Secondo un rapporto della Islamic Corporation for the Development of the Private Sector, settore della Banca Islamica per lo Sviluppo, il mercato della finanza islamica potrebbe raggiungere un valore complessivo di 6mila miliardi di dollari entro il 2026, registrando una crescita significativa rispetto ai circa 4mila miliardi stimati nel 2021. Questo dato rappresenta non solo un’espansione quantitativa, ma testimonia anche il crescente interesse degli investitori internazionali verso questi strumenti finanziari.
La finanza islamica si fonda su principi di equità e condivisione del rischio, in netto contrasto con i modelli tradizionali basati sugli interessi (riba), espressamente vietati dalla Sharia. Strumenti come i sukuk, equivalenti islamici delle obbligazioni, e accordi di finanziamento come Modaraba, Morabaha e Ijara, rappresentano alternative solide e conformi ai dettami religiosi, attirando un numero crescente di investitori.

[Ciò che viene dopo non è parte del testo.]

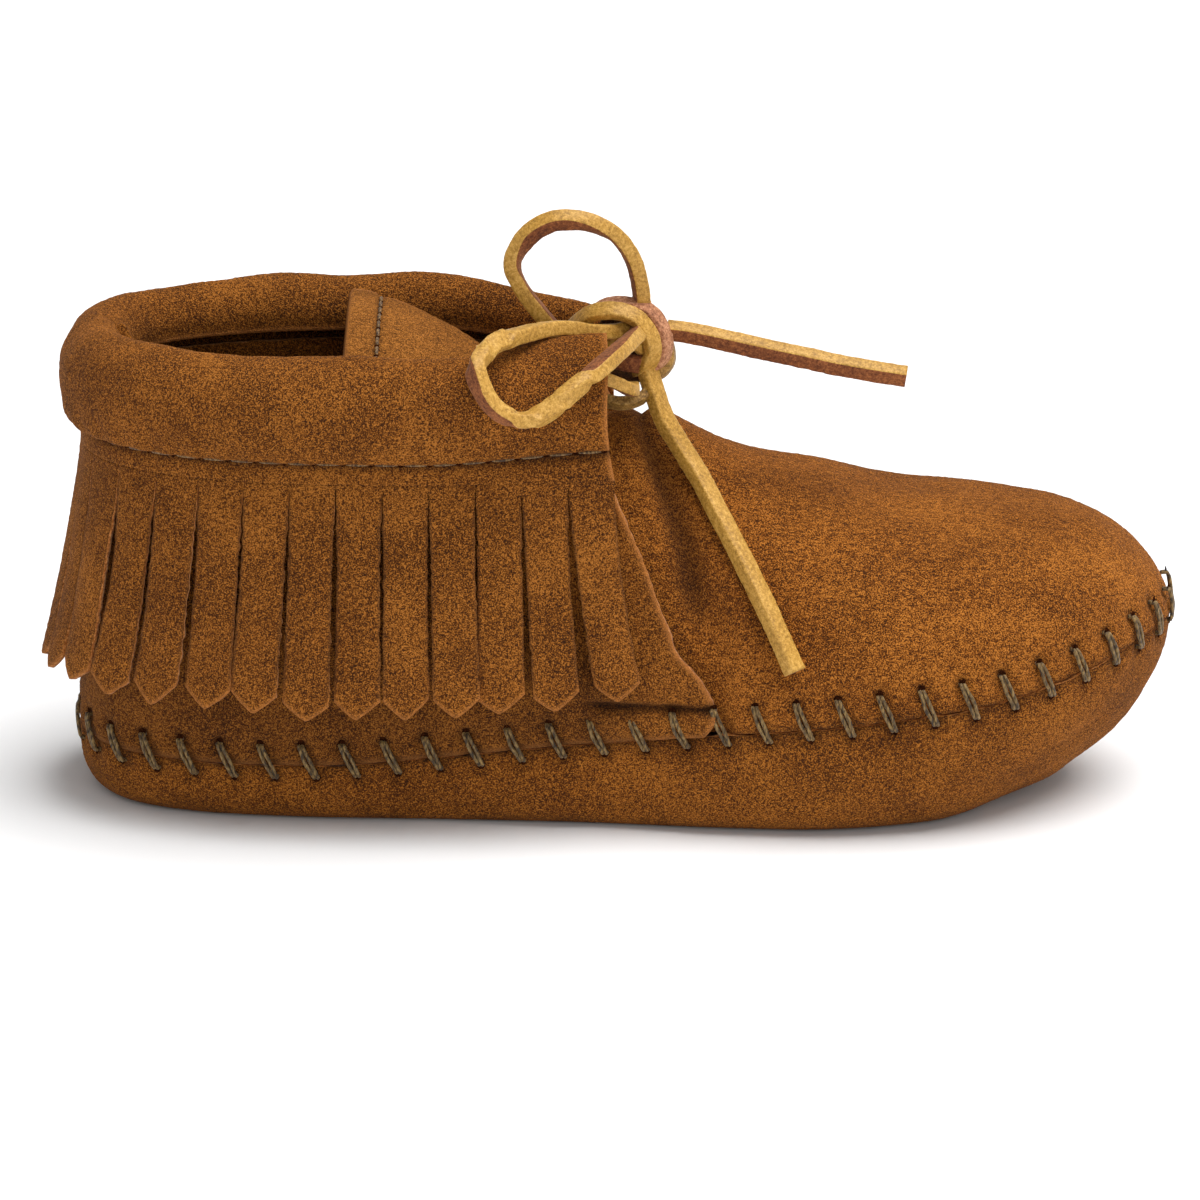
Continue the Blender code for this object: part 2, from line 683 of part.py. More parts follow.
UPPER_LOOP = [(7.5, -10.3, 118.8), (5.9, -12, 126.1), (2.6, -13, 131.7), (-2.2, -13.5, 134.8), (-7.6, -14, 136.1),
              (-13.1, -14, 135.4), (-18, -13.5, 131.8), (-20.9, -13, 126.4), (-19.8, -12.5, 121.3),
              (-16.2, -12, 115.8), (-10.2, -10.7, 108.7)]
LOWER_LOOP = [(-1.8, -17.6, 111.4), (-11.3, -24, 114), (-19.2, -32, 114.6), (-24.6, -39, 114.6),
              (-28.1, -46, 112.4), (-28.4, -49, 110.3), (-25.9, -50.5, 105.1), (-22.7, -50.5, 102),
              (-18.3, -49.5, 100.3), (-13.3, -48.5, 101.9), (-7.5, -45.4, 105.9), (-1.6, -39.4, 109.3),
              (3.3, -30.5, 111.3), (5.9, -20, 110.8)]
FRONT_TAIL = [(17.6, -10.1, 109.2), (25, -11, 107.9), (36.2, -12, 105.6), (44.5, -12.5, 103.9),
              (52.7, -13, 102.2), (66.7, -14, 100.1)]
SIDE_TAIL = [(10.2, -14, 97.6), (12.9, -15.2, 90.4), (16.8, -17.6, 84.2), (20.7, -21.5, 78.7),
             (24.6, -26.5, 72.3), (28.4, -31, 66.1), (31.7, -35, 60.4), (34.9, -39, 54.7), (38.2, -43, 48.3),
             (41.5, -45.8, 41.2)]
COLLAR_RUN_HEIGHT = 101.5


def make_knot(material):
    """A rounded lump with a flat back, in place of the tied knot."""
    rings = 9
    sides = 12
    turn = math.radians(KNOT_TURN)
    vertices = []
    for i in range(1, rings):
        lift = math.pi * i / rings
        for k in range(sides):
            angle = 2 * math.pi * k / sides
            x = KNOT_SIZE[0] / 2 * math.cos(lift)
            y = KNOT_SIZE[1] / 2 * math.sin(lift) * math.cos(angle)
            z = KNOT_SIZE[2] / 2 * math.sin(lift) * math.sin(angle)
            vertices.append((x * math.cos(turn) + z * math.sin(turn) + KNOT_CENTRE[0],
                             y + KNOT_CENTRE[1],
                             -x * math.sin(turn) + z * math.cos(turn) + KNOT_CENTRE[2]))
    faces = [tuple(range(sides))]
    for i in range(rings - 2):
        for k in range(sides):
            a = i * sides + k
            b = i * sides + (k + 1) % sides
            faces.append((a, a + sides, b + sides, b))
    start = (rings - 2) * sides
    faces.append(tuple(start + k for k in reversed(range(sides))))
    return make_object("lace_knot", vertices, faces, material)


def make_collar_run(material):
    """The lace's hidden run inside the cuff, out at both fronts and in to the knot."""
    round_collar = collar_points(np.linspace(0.003, 0.997, 34), COLLAR_RUN_HEIGHT, -1.0)
    lateral = [(5.5, -17.5, 98.5), (5, -24, 100)]
    medial = [(6.5, 1.8, 103.5), (6.5, 12, 102.5), (5, 21, 101.5)]
    route = lateral + [tuple(point) for point in round_collar] + medial[::-1]
    return tube("lace_collar_run", route, LACE_DIAMETER / 2 - 0.3, 8, material)


# ---------------------------------------------------------------- the shoe

def clear_scene():
    for item in list(bpy.data.objects):
        bpy.data.objects.remove(item, do_unlink=True)


def build():
    clear_scene()
    suede = make_material("suede", (0.26, 0.10, 0.03), 0.9)
    sole_suede = make_material("sole suede", (0.24, 0.09, 0.028), 0.9)
    lining = make_material("footbed cloth", (0.20, 0.10, 0.05), 0.95)
    thread = make_material("waxed thread", (0.19, 0.13, 0.05), 0.6)
    rawhide = make_material("rawhide lace", (0.60, 0.34, 0.08), 0.5)

    sole = make_sole(sole_suede)
    make_footbed(lining)
    vamp = make_vamp(suede)
    quarter = make_quarter(suede)
    cut_stitch_holes([sole, vamp, quarter])
    make_cuff(suede)
    make_band(suede)
    for number in range(STRIP_COUNT):
        make_strip(number, suede)
    make_tongue(suede)
    make_whip_thread(thread)
    make_collar_thread(thread)
    make_tongue_thread(thread)
    make_knot(rawhide)
    cord("lace_loop_upper", UPPER_LOOP, rawhide)
    cord("lace_loop_lower", LOWER_LOOP, rawhide)
    cord("lace_tail_front", FRONT_TAIL, rawhide)
    cord("lace_tail_side", SIDE_TAIL, rawhide)
    make_collar_run(rawhide)


build()
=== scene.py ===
"""The fringed ankle moccasin's looks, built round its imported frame.

Shapes follow the frame's own tables in millimetres, at a finer grain, and meshes are written in metres.
FRONT_EDGE, STRIP_TIP, LAP_FRONT, STITCH_SLANT and the knot's place are this script's own, a few
millimetres off the frame's, and so is the height of the whip stitches.
The toe points along +X and the lateral side, which the camera sees, is -Y.
"""

import math

import bmesh
import bpy
import numpy as np
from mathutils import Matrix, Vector, noise


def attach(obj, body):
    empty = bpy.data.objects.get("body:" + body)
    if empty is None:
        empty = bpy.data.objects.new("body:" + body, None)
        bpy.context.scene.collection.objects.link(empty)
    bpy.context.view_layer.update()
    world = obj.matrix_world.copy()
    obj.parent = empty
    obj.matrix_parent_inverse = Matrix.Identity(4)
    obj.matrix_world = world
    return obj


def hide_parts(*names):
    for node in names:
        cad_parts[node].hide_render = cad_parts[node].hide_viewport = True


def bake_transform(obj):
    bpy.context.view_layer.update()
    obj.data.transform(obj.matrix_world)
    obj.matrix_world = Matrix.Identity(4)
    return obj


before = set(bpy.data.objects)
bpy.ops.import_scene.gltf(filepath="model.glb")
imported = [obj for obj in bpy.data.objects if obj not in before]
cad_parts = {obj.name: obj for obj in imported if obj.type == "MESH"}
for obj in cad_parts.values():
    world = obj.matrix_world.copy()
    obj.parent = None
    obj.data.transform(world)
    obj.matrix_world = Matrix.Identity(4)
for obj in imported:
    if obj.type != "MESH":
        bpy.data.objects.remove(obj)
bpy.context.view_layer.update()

MM = 0.001
GAP = 0.3
SHOE = "shoe"
TONGUE = "tongue"

# ---- driving sizes, in millimetres

SEAM_OUTLINE = [
    (-121, 0), (-118, -12), (-109, -22), (-93, -28.5), (-68, -32), (-38, -33.5), (-8, -36), (20, -40.5),
    (45, -44.5), (64, -45), (82, -42.5), (98, -36.5), (112, -27.5), (122, -16), (128, -4),
    (128.5, 7), (123, 20), (113, 30), (98, 38.5), (82, 43), (64, 44), (45, 41.5), (20, 35.5), (-8, 31.5),
    (-38, 31), (-68, 31.5), (-93, 28.5), (-109, 22), (-118, 12)]
SEAM_HEIGHT = [(-121, 15), (-90, 14), (-60, 14.5), (-36, 17), (0, 21.5), (37, 26), (67, 29.5), (93, 33),
               (106, 36), (119, 39.5), (128.5, 41)]
COLLAR_OUTLINE = [(-117, 0), (-114.5, -12), (-107, -23), (-93, -31.5), (-74, -36.5), (-50, -38.5),
                  (-28, -38.5), (-10, -38), (4, -37), (14, -34.5)]
RIDGE_HEIGHT = [(-10, 88), (5, 85.5), (17, 83), (30, 79.5), (45, 75.5), (56, 72.5), (67, 70), (81, 68.5),
                (94, 67), (105, 64.5), (114, 60.5), (122, 54), (126.5, 48), (129, 42.5)]
FRONT_EDGE = [(18, 22.5), (24, 24.3), (31, 23.8), (36, 21.8), (39, 19.5), (42, 16.3), (48, 13.8), (56, 10.8),
              (62, 8.8), (70, 5.5), (78, 2.0), (86, -0.5), (95, -1)]

SOLE_THICKNESS = 2.0
UPPER_THICKNESS = 1.6
FRINGE_THICKNESS = 1.5
CUFF_THICKNESS = 1.8
SOLE_FULLNESS = [(0, 0.75), (40, 0.78), (90, 1.05), (128, 1.15)]
VAMP_FULLNESS = 0.85
SOLE_INSET = [(-121, 9), (0, 9), (30, 11), (60, 15), (80, 20), (100, 28), (128, 38)]
SPINE_ENDS = (-92.0, 74.0)
INSIDE_HEIGHT = 45.0
LAP_FRONT = 31.0
VAMP_BACK = -8.0
VAMP_TIP = 128.5

WALL_REACH = 34.0
WALL_TOP = 95.0
COLLAR_LEVEL = 80.0
LEAN_LEVEL = 80.0
LEAN = 11.0
LEAN_BACK = -42.0
FRONT_RISE = (2.5, -4.5)
LEAN_FRONT = 2.0
RISE_SPAN = 10.0
COLLAR_FRONT = [(82, 1.6), (88, 0.2), (112, 0.0)]
CUFF_BOTTOM = 87.7
CUFF_TOP = 110.5
BAND_TOP = 92.5
BAND_BOTTOM = 83.0
BAND_BACK = 0.5

STRIP_COUNT = 27
STRIP_TOP = BAND_BOTTOM - GAP
STRIP_TIP = [(-120, 31.5), (-40, 30.5), (2, 33.0)]
FRINGE_LENGTH = 54.0
STRIP_POINT = 4.5
FRINGE_FAN = 0.09
FRINGE_CENTRE = -36.0
STRIP_FLARE = 3.0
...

Nel 2024, l’Irish Stock Exchange è stato classificato da Fitch come il più grande mercato per i sukuk denominati in valute forti, confermando l’ampia diffusione di questi strumenti. Inoltre, il Dow Jones Islamic Market World Index conta oggi oltre 4.500 titoli conformi alla legge islamica, con una capitalizzazione di mercato che supera i 54mila miliardi di dollari.
L’analisi dei mercati rivela un aumento della presenza di titoli islamici anche al di fuori delle economie tradizionalmente legate alla finanza islamica. Gli Stati Uniti, con il 70% della capitalizzazione dell’indice, giocano un ruolo chiave, seguiti da Giappone, Cina, India e Regno Unito. Nel Golfo, l’Arabia Saudita, gli Emirati Arabi Uniti e il Qatar mantengono una quota rilevante del mercato, mentre l’Europa, con la Francia e la Germania in prima linea, sta progressivamente adattandosi alla crescente domanda di prodotti finanziari Sharia-compliant.
In questo contesto, l’Italia potrebbe emergere come un hub strategico per la finanza islamica. Il viceministro delle Finanze, Maurizio Leo, ha sottolineato la possibilità per il Paese di diventare un interlocutore privilegiato per gli investitori islamici, grazie anche alla spinta di Euronext, il consorzio europeo che controlla Piazza Affari. Il commissario Consob Federico Cornelli ha evidenziato la volontà di agevolare le quotazioni di strumenti Sharia-compliant sul mercato italiano, replicando il modello di successo già sperimentato dalla borsa di Dublino.
La crescita della finanza islamica non è solo una tendenza momentanea, ma rappresenta una trasformazione strutturale dei mercati finanziari globali. Il valore stimato di 6mila miliardi di dollari entro il 2026 riflette l’interesse crescente per strumenti finanziari etici e sostenibili, compatibili con principi religiosi ma sempre più apprezzati anche da investitori laici. Con un ecosistema regolamentare in continua evoluzione e una domanda crescente per investimenti responsabili, la finanza islamica si prepara a consolidare il proprio ruolo nel sistema finanziario internazionale.